Shadow has made waves beyond Coventry too. Richard McKie, senior development officer for health at The National Youth Agency, is impressed: "Three cheers for Coventry for investing in this. It is by far the biggest youth service health response I have come across. It shows a service confident and ambitious enough to offer programmes across the educational sectors."

Also significant for McKie is that the team works on prevention, but is in touch with those who are drug users, have sexually transmitted infections and so on. "It's an interesting model in the context of targeted youth support requirements. The joint funding puts Shadow exactly where the youth service needs to be - cheek by jowl with the health service and mainstream education."

So has Shadow made a difference? The teenage pregnancy rate in Coventry has dropped by 10 per cent in the past two years. Evaluation also shows a nine per cent increase in knowledge for those who have attended Shadow workshops. But Mason is keen to develop the measures: "We're not as canny as we could be about recognising the change in confidence and self-esteem - areas as important as knowledge. Our approach needs to be different to youth work - the challenge is to operate in both worlds."

Further information For more information about the Shadow Project call 02476 786 232 SHADOW'S TOP 10 TIPS FOR DEVELOPING A YOUTH WORK HEALTH CURRICULUM

1. Develop good relationships with key health partners. Know what services they offer and how young people can access them.

2. Involve young people. Find out what they know, what's important to them and what they need to know.

3. Ensure the work is appropriate for the target group. Have you considered: age and size of group; gender and sexuality; race, ethnicity and faith; literacy issues; learning styles?

4. You can't change the world in 45 minutes. Four or five key messages is more than enough during a session. Follow the 5 x 3 rule = five messages, repeated three times.

5. Know what you want to achieve, make it realistic and break it down into manageable chunks.

6. If it's good, pass on the information.
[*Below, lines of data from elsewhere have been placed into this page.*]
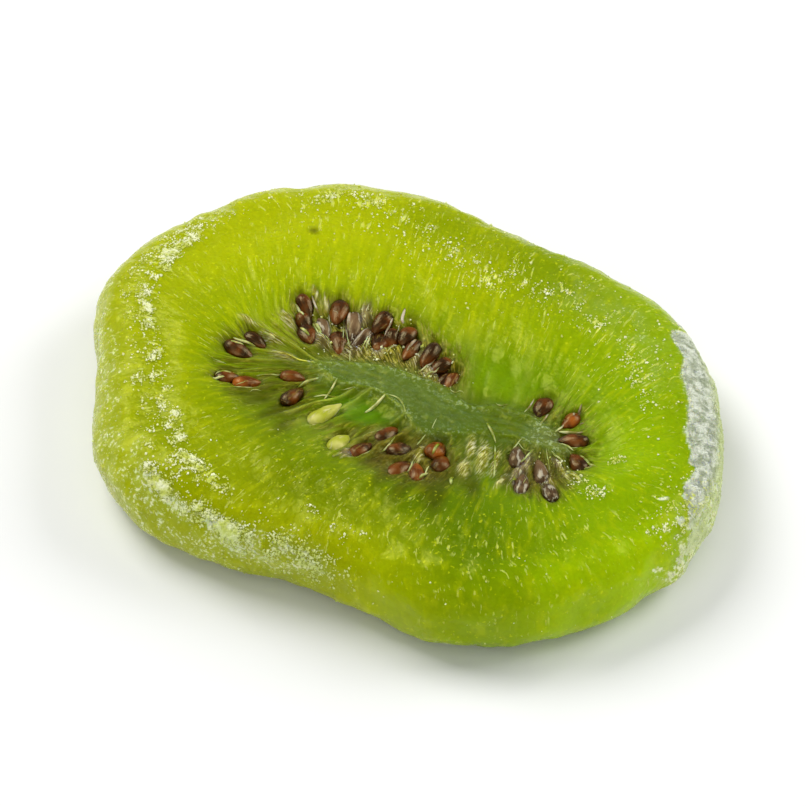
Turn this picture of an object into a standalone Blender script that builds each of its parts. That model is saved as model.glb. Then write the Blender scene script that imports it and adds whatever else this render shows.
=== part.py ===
"""One slice of dried kiwi: a flat, rounded disc of candied flesh, longer than it is wide.

The slice lies on its underside. X runs along the long way of its core, and Z points up through
its thickness. The origin is on the ground, under the middle of the slice.
"""

import math

import bmesh
import bpy

MM = 0.001

# Edge of the slice seen from above, at its widest: (direction in degrees, distance from the middle).
# The side at 88 degrees is nearly straight, and the dip at 268 degrees is a shallow notch.
OUTLINE = (
    (0, 24.3 * MM),
    (20, 22.7 * MM),
    (42, 21.4 * MM),
    (62, 19.0 * MM),
    (88, 18.1 * MM),
    (105, 19.5 * MM),
    (122, 21.6 * MM),
    (150, 23.2 * MM),
    (176, 23.9 * MM),
    (196, 21.6 * MM),
    (225, 21.7 * MM),
    (245, 19.5 * MM),
    (268, 17.5 * MM),
    (285, 18.4 * MM),
    (305, 21.9 * MM),
    (330, 24.0 * MM),
    (346, 24.7 * MM),
)

# Section through the rim.
THICKNESS = 7.0 * MM
RIM_INSET_MEAN = 3.8 * MM
RIM_INSET_SWING = 0.7 * MM
RIM_WIDEST_DIRECTION = math.radians(195)
RIM_SQUARENESS = 2.3

# Core and seed ring, two ellipses: (middle, half length along X, half width along Y).
CORE = ((3.5 * MM, -1.2 * MM), 9.8 * MM, 2.2 * MM)
SEED_RING = ((1.8 * MM, -1.9 * MM), 14.2 * MM, 7.1 * MM)

# Relief of the upper face.
FLESH_SWELL = 0.30 * MM
SEED_SINK = 0.65 * MM
CORE_SINK = 0.30 * MM
SEGMENTS = 30
SEGMENT_RIDGE = 0.16 * MM
WARP = 0.12 * MM

# Hollow of the underside, inside the flat band that it rests on.
UNDER_SEED_HOLLOW = 0.35 * MM
UNDER_CORE_HOLLOW = 0.15 * MM
REST_BAND_INSIDE = 2.15

# The face is measured outwards in steps: 0 the middle, 1 the core's edge, 2 the seed ring's
# outer edge, 3 the shoulder where the rim begins to round over.
SEED_RING_EDGE = 2
SHOULDER = 3

# Fineness of the mesh.
SPOKES = 4 * SEGMENTS
RIM_STEPS = 5
TOP_REACHES = (2.7, 2.4, 2.15, 2.0, 1.8, 1.6, 1.4, 1.2, 1.0, 0.75, 0.4)
UNDER_REACHES = (2.6, REST_BAND_INSIDE, 2.0, 1.75, 1.5, 1.25, 1.0, 0.5)

FLESH_COLOUR = (0.35, 0.47, 0.01)
FLESH_ROUGHNESS = 0.4
FLESH_METALLIC = 0.0


def clear_scene():
    for thing in list(bpy.data.objects):
        bpy.data.objects.remove(thing, do_unlink=True)


def smooth_step(low, high, value):
    """0 below low, 1 above high, and an even S between them."""
    t = min(max((value - low) / (high - low), 0.0), 1.0)
    return t * t * (3 - 2 * t)


def hump(low, high, value):
    """A smooth rise and fall: 0 at low and at high, 1 half way."""
    if not low < value < high:
        return 0.0
    return math.sin(math.pi * (value - low) / (high - low)) ** 2


def outline_radius(angle):
    """Distance from the middle to the edge, on a smooth closed curve through OUTLINE."""
    degrees = math.degrees(angle) % 360
    count = len(OUTLINE)
    after = next((i for i, (at, _) in enumerate(OUTLINE) if at > degrees), count)

    def point(index):
        turns, place = divmod(index, count)
        at, radius = OUTLINE[place]
        return at + 360 * turns, radius

    (a0, r0), (a1, r1), (a2, r2), (a3, r3) = (point(after + step) for step in (-2, -1, 0, 1))
    span = a2 - a1
    t = (degrees - a1) / span
    slope_1 = (r2 - r0) / (a2 - a0) * span
    slope_2 = (r3 - r1) / (a3 - a1) * span
    start = (1 + 2 * t) * (1 - t) ** 2 * r1 + t * (1 - t) ** 2 * slope_1
    end = t * t * (3 - 2 * t) * r2 - t * t * (1 - t) * slope_2
    return start + end


def outline_point(angle, inset):
    """A point on the outline, moved towards the middle by inset."""
    radius = outline_radius(angle) - inset
    return radius * math.cos(angle), radius * math.sin(angle)


def rim_inset(angle):
    """How far in from the edge the shoulder lies."""
    return RIM_INSET_MEAN + RIM_INSET_SWING * math.cos(angle - RIM_WIDEST_DIRECTION)


def ellipse_point(angle, ellipse):
    (x, y), half_length, half_width = ellipse
    return x + half_length * math.cos(angle), y + half_width * math.sin(angle)


def face_point(reach, angle):
    """The place on the face at a reach from 0 to 3, by blending the nested outlines."""
    nested = (
        CORE[0],
        ellipse_point(angle, CORE),
        ellipse_point(angle, SEED_RING),
        outline_point(angle, rim_inset(angle)),
    )
    inner = min(int(reach), SHOULDER - 1)
    t = reach - inner
    (x0, y0), (x1, y1) = nested[inner], nested[inner + 1]
    return x0 + (x1 - x0) * t, y0 + (y1 - y0) * t


def top_height(reach, angle):
    """Height of the upper face: swollen flesh, a sunk seed ring with ridges, a low core."""
    seeds = hump(0.8, 2.3, reach)
    core = 1 - smooth_step(0.6, 1.1, reach)
    flesh = hump(SEED_RING_EDGE, SHOULDER, reach)
    ridges = hump(1.0, 2.1, reach) * math.cos(SEGMENTS * angle)
    warp = smooth_step(1.0, 2.5, reach) * (1 - smooth_step(2.7, SHOULDER, reach))
    waves = math.sin(2 * angle + 0.6) + 0.5 * math.sin(5 * angle)
    sink = SEED_SINK * seeds + CORE_SINK * core
    return THICKNESS + FLESH_SWELL * flesh - sink + SEGMENT_RIDGE * ridges + WARP * warp * waves


def under_height(reach):
    """Height of the underside: flat on the ground outside the seed ring, hollow within it."""
    inside = 1 - smooth_step(1.75, REST_BAND_INSIDE, reach)
    core = 1 - smooth_step(0.5, 1.25, reach)
    return UNDER_SEED_HOLLOW * inside - (UNDER_SEED_HOLLOW - UNDER_CORE_HOLLOW) * core


def face_ring(reach, height_of):
    angles = [math.tau * spoke / SPOKES for spoke in range(SPOKES)]
    return [(*face_point(reach, angle), height_of(angle)) for angle in angles]


def rim_ring(tilt):
    """One ring of the rounded rim: tilt runs from -90 degrees, underneath, to +90, on top."""
    out = abs(math.cos(tilt)) ** (2 / RIM_SQUARENESS)
    up = math.copysign(abs(math.sin(tilt)) ** (2 / RIM_SQUARENESS), tilt)
    ring = []
    for spoke in range(SPOKES):
        angle = math.tau * spoke / SPOKES
        inset = rim_inset(angle) * (1 - out)
        ring.append((*outline_point(angle, inset), THICKNESS / 2 * (1 + up)))
    return ring


def slice_rings():
    """All rings of the surface, from the middle of the underside, round the rim, to the top."""
    under = [face_ring(reach, lambda angle: under_height(reach)) for reach in UNDER_REACHES]
    tilts = [math.pi / 2 * step / RIM_STEPS for step in range(-RIM_STEPS, RIM_STEPS + 1)]
    rim = [rim_ring(tilt) for tilt in tilts]
    top = [face_ring(reach, lambda angle: top_height(reach, angle)) for reach in TOP_REACHES]
    return under[::-1] + rim + top


def centred(points):
    """The same points with the middle of their extent over the origin."""
    shift = [(max(axis) + min(axis)) / 2 for axis in list(zip(*points))[:2]]
    return [(x - shift[0], y - shift[1], z) for x, y, z in points]


def build_slice():
    rings = slice_rings()
    under_middle = (*CORE[0], under_height(0))
    top_middle = (*CORE[0], top_height(0, 0))
    points = [under_middle] + [point for ring in rings for point in ring] + [top_middle]

    shape = bmesh.new()
    corners = [shape.verts.new(point) for point in centred(points)]
    first, last = corners[0], corners[-1]
    loops = [corners[1 + SPOKES * i : 1 + SPOKES * (i + 1)] for i in range(len(rings))]
    for spoke in range(SPOKES):
        following = (spoke + 1) % SPOKES
        shape.faces.new((first, loops[0][following], loops[0][spoke]))
        shape.faces.new((last, loops[-1][spoke], loops[-1][following]))
        for inner, outer in zip(loops, loops[1:]):
            shape.faces.new((inner[spoke], inner[following], outer[following], outer[spoke]))

    mesh = bpy.data.meshes.new("slice")
    shape.to_mesh(mesh)
    shape.free()
    mesh.shade_smooth()
    mesh.materials.append(flesh_material())
    body = bpy.data.objects.new("slice", mesh)
    bpy.context.scene.collection.objects.link(body)
    return body


def flesh_material():
    material = bpy.data.materials.new("candied_flesh")
    material.use_nodes = True
    shader = material.node_tree.nodes["Principled BSDF"]
    shader.inputs["Base Color"].default_value = (*FLESH_COLOUR, 1)
    shader.inputs["Roughness"].default_value = FLESH_ROUGHNESS
    shader.inputs["Metallic"].default_value = FLESH_METALLIC
    return material


clear_scene()
build_slice()
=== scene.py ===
import math

import bpy
import numpy as np
from mathutils import Matrix, Vector
from mathutils.bvhtree import BVHTree


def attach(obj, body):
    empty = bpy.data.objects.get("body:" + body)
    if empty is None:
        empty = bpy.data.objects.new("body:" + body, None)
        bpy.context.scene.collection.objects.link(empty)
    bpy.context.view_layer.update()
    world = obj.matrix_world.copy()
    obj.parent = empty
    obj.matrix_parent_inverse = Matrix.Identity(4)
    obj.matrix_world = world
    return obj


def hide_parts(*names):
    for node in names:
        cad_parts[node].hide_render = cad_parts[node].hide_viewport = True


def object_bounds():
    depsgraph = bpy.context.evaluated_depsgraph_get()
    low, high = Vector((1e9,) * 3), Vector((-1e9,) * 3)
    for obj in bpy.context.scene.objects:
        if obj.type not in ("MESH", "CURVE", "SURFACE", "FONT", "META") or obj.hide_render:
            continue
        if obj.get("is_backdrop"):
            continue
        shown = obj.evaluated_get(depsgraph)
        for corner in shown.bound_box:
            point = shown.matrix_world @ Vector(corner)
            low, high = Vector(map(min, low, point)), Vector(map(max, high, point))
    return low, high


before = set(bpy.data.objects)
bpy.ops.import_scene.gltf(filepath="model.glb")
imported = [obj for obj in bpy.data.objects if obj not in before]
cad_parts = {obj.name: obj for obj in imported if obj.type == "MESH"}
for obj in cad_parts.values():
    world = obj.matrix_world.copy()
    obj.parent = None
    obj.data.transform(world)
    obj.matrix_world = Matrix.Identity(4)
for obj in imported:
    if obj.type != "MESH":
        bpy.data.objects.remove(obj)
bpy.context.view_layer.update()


# ---------------------------------------------------------------- the slice of flesh
# A slice cut across a peeled fruit, soaked in syrup and dried until it is a firm, clear jelly. Its
# rim has shrunk round, its seed ring has sunk, and the walls between the seed cells stand up as
# fine ridges. It is one piece, so it is one closed mesh, skinned over nested outlines.

MM = 0.001

# A place on the skin is given by its way from the core: 0 on the core's spine, 1 at the core's
# edge, 2 at the seed ring's outer edge, 3 at the shoulder, 4 half way down the rim, 5 at the
# rim's foot, and on to 8 under the spine. Its reach is the same, counted back from the foot to 0.
RING_EDGE, SHOULDER, RIM_MIDDLE, FOOT, UNDER_SPINE = 2, 3, 4, 5, 8

# The core winds a little, and is widest right of its middle: (x, y, half width) in millimetres.
CORE = (
    (-6.8, -1.3, 0.3), (-4.6, -1.4, 1.1), (-1.6, -0.9, 1.35), (0.8, -1.2, 1.8), (2.6, -2.3, 2.5),
    (4.2, -2.7, 2.2), (6.8, -2.0, 1.8), (8.6, -1.2, 1.4), (11.0, -1.3, 1.1), (12.6, -2.0, 0.9),
    (14.0, -2.4, 0.3),
)
SPINE_SHARE = 0.72
RING_MIDDLE, RING_HALVES = (1.5 * MM, -2.2 * MM), (14.2 * MM, 7.1 * MM)

SHOULDER_HEIGHT = 7.0 * MM
RIM_INSET_MEAN, RIM_INSET_SWING = 3.8 * MM, 0.7 * MM
RIM_WIDEST = math.radians(195)
RIM_SQUARENESS = 2.3
RIM_WAVES_KEPT = 26

# Relief of the face: how far its parts swell, sink or rise.
FLESH_SWELL, RING_SINK, CORE_SINK = 0.25 * MM, 0.56 * MM, 0.42 * MM
CELLS, WALL_RISE, STRAND_RISE = 34, 0.16 * MM, 0.05 * MM
RAY_RISE, HAIR_RISE, WARP_RISE, RIPPLE_RISE = 0.020 * MM, 0.03 * MM, 0.07 * MM, 0.030 * MM
UNDERSIDE_SHARE = 0.55

# Lumps of the rim: (height, wavelength, how much shorter they are upwards than sideways).
LUMPS = ((0.12 * MM, 6 * MM, 1.6), (0.05 * MM, 1.7 * MM, 1), (0.013 * MM, 0.7 * MM, 1))

SPOKES = 480
CORE_RINGS, SEED_RINGS, FLESH_RINGS, RIM_RINGS, UNDER_RINGS = 12, 34, 36, 46, 36

angles = np.arange(SPOKES) / SPOKES * math.tau
outward = np.stack([np.cos(angles), np.sin(angles)], -1)


def unit(vectors):
    return vectors / np.linalg.norm(vectors, axis=1, keepdims=True)


def ripples(points, wavelength, seed, waves=28):
    """Smooth even noise of about one wavelength, mostly from -1 to 1."""
    draw = np.random.default_rng(seed)
    directions = unit(draw.normal(size=(waves, points.shape[-1])))
    turns = points @ (directions / (wavelength * draw.uniform(0.7, 1.5, (waves, 1)))).T
    phases = draw.uniform(0, math.tau, waves)
    return np.cos(turns * math.tau + phases).sum(-1) / math.sqrt(waves)


def round_noise(angle, wavelength, seed):
    """Noise that closes on itself round the slice; the wavelength is in radians."""
    return ripples(np.stack([np.cos(angle), np.sin(angle)], -1), wavelength, seed)


def smooth_step(low, high, value):
    t = np.clip((value - low) / (high - low), 0, 1)
    return t * t * (3 - 2 * t)


def bell(value, middle, width):
    return np.exp(-(((value - middle) / width) ** 2))


def facing(angle, degrees, full, width):
    """1 where an angle is within full degrees of a direction, falling to 0 at width degrees."""
    away = np.abs((np.degrees(angle) - degrees + 180) % 360 - 180)
    return 1 - smooth_step(full, width, away)


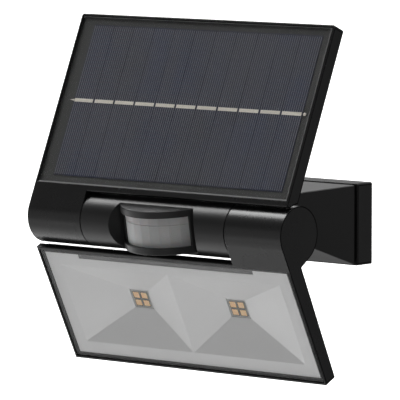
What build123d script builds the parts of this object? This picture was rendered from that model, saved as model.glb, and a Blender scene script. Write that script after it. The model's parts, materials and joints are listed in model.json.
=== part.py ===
from build123d import *
import os
from math import acos, atan2, cos, hypot, radians, sin, sqrt

# A solar wall light. A flared arm holds a horizontal barrel off the wall. The barrel has
# three parts on one axis: a fixed hub with a motion sensor in the middle, the solar
# panel's lug on the left and the lamp head's lug on the right. The panel leans up and
# back from the barrel, the lamp head leans down and back from it.
#
# Frame: millimetres, origin at the middle of the wall plate's back face, +X to the
# right as seen from in front, +Y into the wall, +Z up.

# ---- Driving dimensions -------------------------------------------------------------
BODY_WIDTH = 176.0          # both slabs and the whole barrel, along X
BARREL_RADIUS = 15.0
AXIS_Y = -120.0             # the barrel's axis, in front of the wall
AXIS_Z = 5.8                # and above the middle of the wall plate
LUG_LENGTH = 38.0
SEAM = 0.6                  # slit between the hub and each lug
SWEEP_CLEARANCE = 1.3       # slabs to the barrel that they swing round
WALL = 2.2                  # usual thickness of the mouldings

PANEL_TILT = 23.0           # degrees back from upright
PANEL_FOOT = 10.3           # lower edge, measured along the slab from the axis
PANEL_TOP = 109.6
PANEL_THICKNESS = 7.7
PANEL_RIM = 1.2
LAMINATE_FOOT = 13.4        # lower edge of the glass
LAMINATE_DEPTH = 2.4
CELL_COUNT = 11
CELL_LEFT = -77.6           # the row of cells is a little right of the middle
CELL_RIGHT = 81.4
CELL_FOOT = 18.1
CELL_TOP = 103.7
CELL_GAP = 0.25
RIBBON_HEIGHT = 60.6        # the collector ribbon, along the slab from the axis
RIBBON_WIDTH = 1.9

LAMP_TILT = 26.4            # degrees back from straight down
LAMP_TOP = 11.7
LAMP_FOOT = 82.1
LAMP_THICKNESS_TOP = 9.4    # the lamp head tapers towards its foot
LAMP_THICKNESS_FOOT = 7.5
LAMP_RIM = 1.7
LED_SPACING = 67.6
LED_HEIGHT = 46.0
LED_BAY_DEPTH = 5.6         # raised bay behind the light-emitting diodes
LUG_CORNER = 16.0           # where a lug's rear edge meets its slab

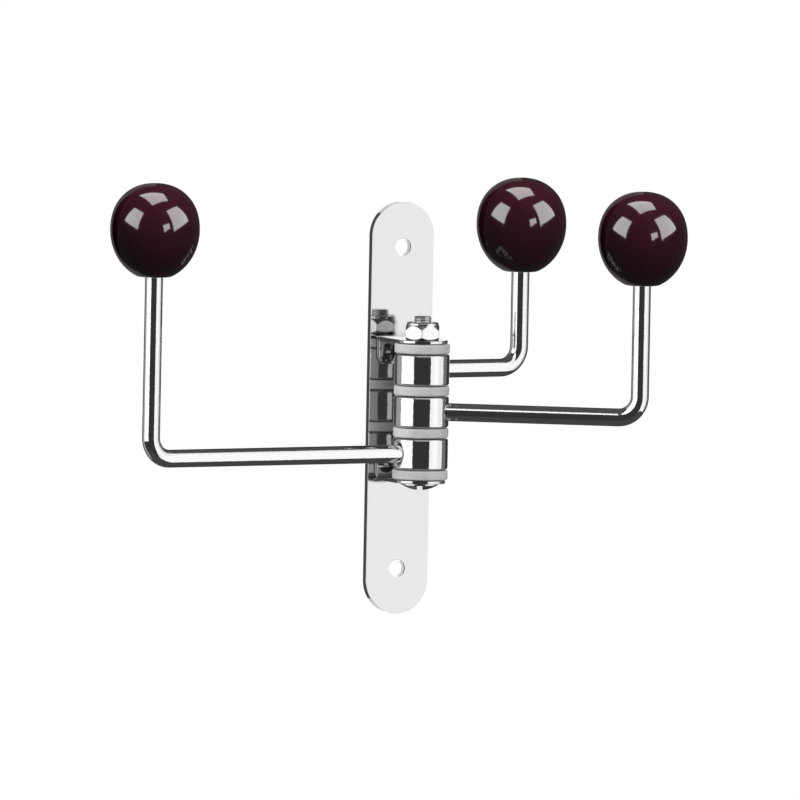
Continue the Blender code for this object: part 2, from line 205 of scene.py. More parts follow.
# Knobs, and the inserts inside them
KNOB_WAIST_SHARE = 0.5034
KNOB_TOP_EXPONENT = 2.18
KNOB_RIM = 0.0008
KNOB_BASE_RADIUS = 0.0064
INSERT_EDGE = 0.0003

# Pivot screw and its nut
THREAD_PITCH = 0.001
THREAD_DEPTH = 0.0003
THREAD_LENGTH = 0.004
TIP_STEP = 0.00065
TIP_CHAMFER = 0.0004
HEAD_HEIGHT = 0.00255
HEAD_RIM = 0.0004
SLOT_WIDTH = 0.0021
SLOT_DEPTH = 0.0020
SLOT_TURN = 24.0
NUT_SIDES = 6
NUT_HEX_HEIGHT = 0.00575
NUT_DROP = 0.00025
NUT_CORNER = 0.00038
NUT_CHAMFER = 60.0
NUT_FOOT_CHAMFER = 45.0
NUT_TURN = 26.0
NUT_SHOULDER = 0.0003
NUT_COLLAR_EDGE = 0.0006
NUT_MOUTH_EDGE = 0.0002
NUT_EDGE_BLEND = 0.00012

# Finishes: noise is given in cells for a metre, relief by its height, haze from least to most,
# and colour as two shades
NOISE_RANGE = (0.3, 0.7)
CHROME_CLOUD = 140.0
CHROME_WAVE = 90.0
CHROME_WAVE_HEIGHT = 0.000003
CHROME_RIPPLE = 1100.0
CHROME_MARK_HEIGHT = 0.00000025
CHROME_MARK_SHARE = 0.4
CHROME_TONE_SPREAD = 0.015
CHROME_HAZE_SPREAD = 0.4
FASTENER_CLOUD = 500.0
FASTENER_SHADES = ((0.58, 0.58, 0.58), (0.62, 0.62, 0.62))
FASTENER_HAZE = (0.08, 0.14)
FASTENER_GRAIN = 1500.0
FASTENER_GRAIN_HEIGHT = 0.0000006
THREAD_HAZE = 0.25
NYLON_CLOUD = 260.0
NYLON_SHADES = ((0.79, 0.79, 0.78), (0.85, 0.85, 0.845))
NYLON_HAZE = (0.38, 0.5)
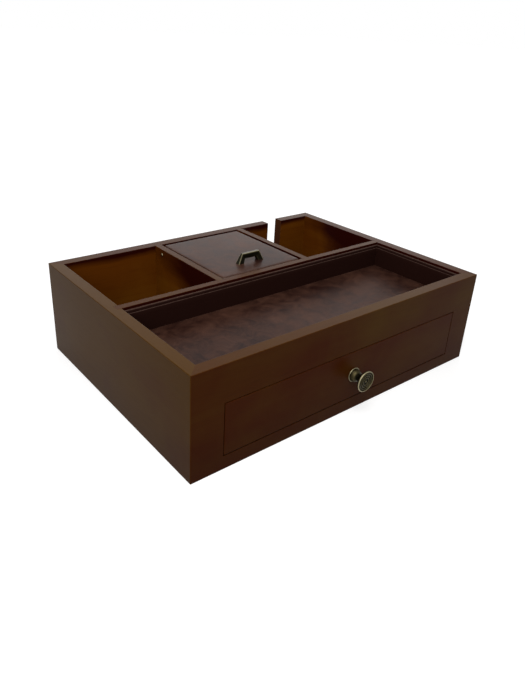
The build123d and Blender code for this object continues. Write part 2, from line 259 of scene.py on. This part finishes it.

One day it might save your project time and money if other services reciprocate

7. Keep partners and stakeholders regularly updated and share challenges. Measure what you can and don't exaggerate what you can't prove.

8. Make sure you use resources young people will engage with. Don't be afraid to design your own.

9. Ensure you give up-to-date and accurate information.

10. If its enjoyable, it's usually engaging. Make it so.